The Board of Directors of the Banco de la República voted by majority to keep the policy interest rate at 9.25% in its final meeting of the year, amid ongoing inflationary pressures above 5%. Two members, including Finance Minister Germán Ávila, favored a 50 basis point cut. Inflation eased slightly to 5.3% in November, but future expectations rose.
The Board of Directors of the Banco de la República, in its December 19, 2025 meeting, adopted a cautious stance by keeping the interest rate at 9.25%, thus closing the year unchanged and entering 2026 at the same level. The decision passed with four votes in favor and two against a 50 basis point cut, pushed by Finance Minister Germán Ávila, while another member proposed a 25 basis point reduction. "The majority decision maintains a cautious monetary policy stance that recognizes the identified risks for inflation convergence to the target," the bank stated in its communique.

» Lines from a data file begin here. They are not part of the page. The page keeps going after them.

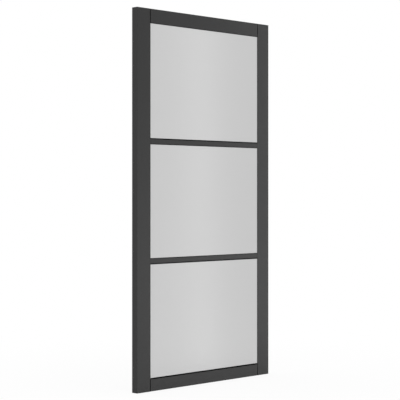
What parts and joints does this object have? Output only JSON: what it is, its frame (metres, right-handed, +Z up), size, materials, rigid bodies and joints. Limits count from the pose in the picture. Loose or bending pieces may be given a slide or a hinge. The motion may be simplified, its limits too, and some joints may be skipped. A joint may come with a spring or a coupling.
{
  "type": "glazed interior door leaf",
  "caption": "Full-height interior door leaf: slim dark aluminium frame with glazing bars and satin glass panes, clip-in beads at the back.",
  "frame": {"origin": "on the flat face of the edge that takes the hinges, midway through the thickness, at the foot of the leaf", "axes": "+Z up the leaf, +X across it from the hinge edge to the lock edge, +Y through it from the front to the back"},
  "size_m": [1.025, 0.04, 2.015],
  "materials": {
    "frame_coating": "satin powder coating, charcoal",
    "satin_glass": "satin-etched, translucent",
    "seal_rubber": "matt black",
    "packer_plastic": "matt black",
    "plug_plastic": "fine-grained black",
    "spigot_plastic": "moulded, black"
  },
  "bodies": {
    "root": {"stile_left": "frame_coating", "stile_right": "frame_coating", "rail_top": "frame_coating", "rail_bottom": "frame_coating", "glazing_bar_lower": "frame_coating", "glazing_bar_upper": "frame_coating", "glass_lower": "satin_glass", "front_tape_lower": "seal_rubber", "back_gasket_lower": "seal_rubber", "setting_blocks_lower": "packer_plastic", "bead_lower_bottom": "frame_coating", "bead_lower_top": "frame_coating", "bead_lower_left": "frame_coating", "bead_lower_right": "frame_coating", "glass_middle": "satin_glass", "front_tape_middle": "seal_rubber", "back_gasket_middle": "seal_rubber", "setting_blocks_middle": "packer_plastic", "bead_middle_bottom": "frame_coating", "bead_middle_top": "frame_coating", "bead_middle_left": "frame_coating", "bead_middle_right": "frame_coating", "glass_upper": "satin_glass", "front_tape_upper": "seal_rubber", "back_gasket_upper": "seal_rubber", "setting_blocks_upper": "packer_plastic", "bead_upper_bottom": "frame_coating", "bead_upper_top": "frame_coating", "bead_upper_left": "frame_coating", "bead_upper_right": "frame_coating", "end_plug_top_left": "plug_plastic", "spigot_top_left": "spigot_plastic", "end_plug_top_right": "plug_plastic", "spigot_top_right": "spigot_plastic", "end_plug_bottom_left": "plug_plastic", "spigot_bottom_left": "spigot_plastic", "end_plug_bottom_right": "plug_plastic", "spigot_bottom_right": "spigot_plastic"}
  },
  "joints": []
}
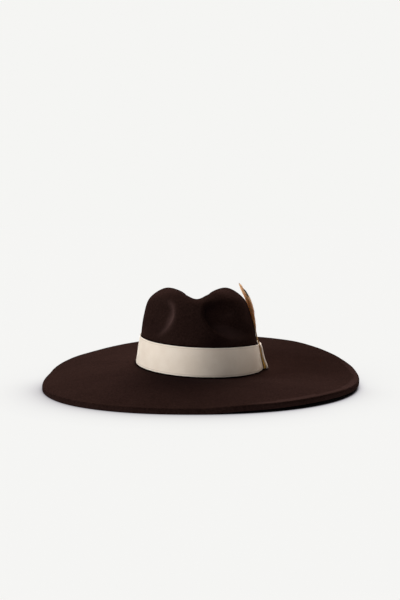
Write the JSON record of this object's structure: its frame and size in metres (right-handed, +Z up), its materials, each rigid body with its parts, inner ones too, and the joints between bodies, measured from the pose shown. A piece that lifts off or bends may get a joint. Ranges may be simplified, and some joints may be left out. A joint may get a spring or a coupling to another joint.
{
  "type": "wide-brimmed felt hat",
  "caption": "Wide-brimmed felt hat with a pinched, creased crown, ribbon band and tucked feather, open below for the head.",
  "frame": {"origin": "centre of the footprint of the brim, on the surface the brim's edge rests on", "axes": "+Z up through the crown, -Y towards the wearer's front, +X towards the wearer's left, where the feather is"},
  "size_m": [0.4199, 0.4294, 0.1327],
  "materials": {
    "felt": "dark brown wool felt with a short nap",
    "ribbon": "cream ribbed ribbon, satin",
    "feather": "tan barbs with dark marks on an amber shaft"
  },
  "bodies": {
    "root": {"felt_body": "felt", "hat_band": "ribbon", "band_overlap": "ribbon", "feather": "feather"}
  },
  "joints": []
}
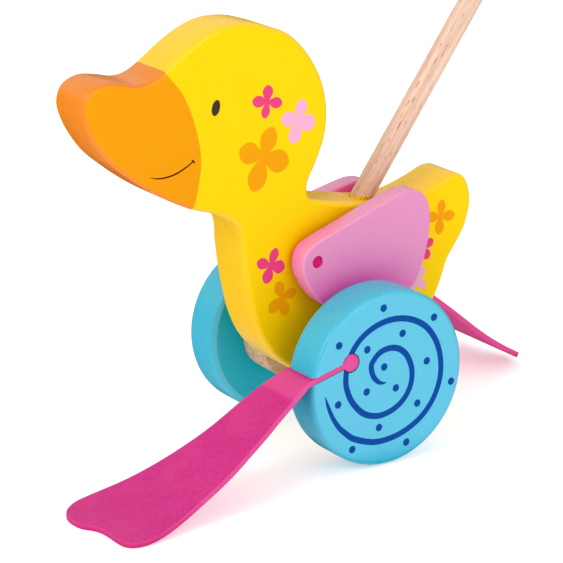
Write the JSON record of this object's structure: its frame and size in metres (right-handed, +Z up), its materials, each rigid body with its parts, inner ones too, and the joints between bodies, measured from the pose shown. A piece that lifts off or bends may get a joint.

Total inflation fell to 5.3% in November from 5.5% in October but stayed above the 2024 year-end level. Core inflation stood at 4.9%, down from 5.2% at the end of the previous year. However, one- and two-year inflation expectations rose more than observed inflation. The central bank noted third-quarter economic growth, with GDP expanding 3.4% (beating the 3.0% forecast), driven by 5.6% total consumption growth. Yet, the current account deficit widened to 2.4% of GDP from -1.5% the prior year, due to a trade imbalance.
External factors played a role, including the U.S. Federal Reserve's third consecutive rate cut to a 3.5%-3.75% range, the lowest in three years, amid persistent geopolitical tensions. President Gustavo Petro had warned that the bank would raise rates to deliver a "blow" to the growing economy. Analysts project year-end inflation at 5.2%, matching 2024, and anticipate adjustments in 2026. The failure to pass the Financing Law will force the government to balance the budget through cuts or deferrals.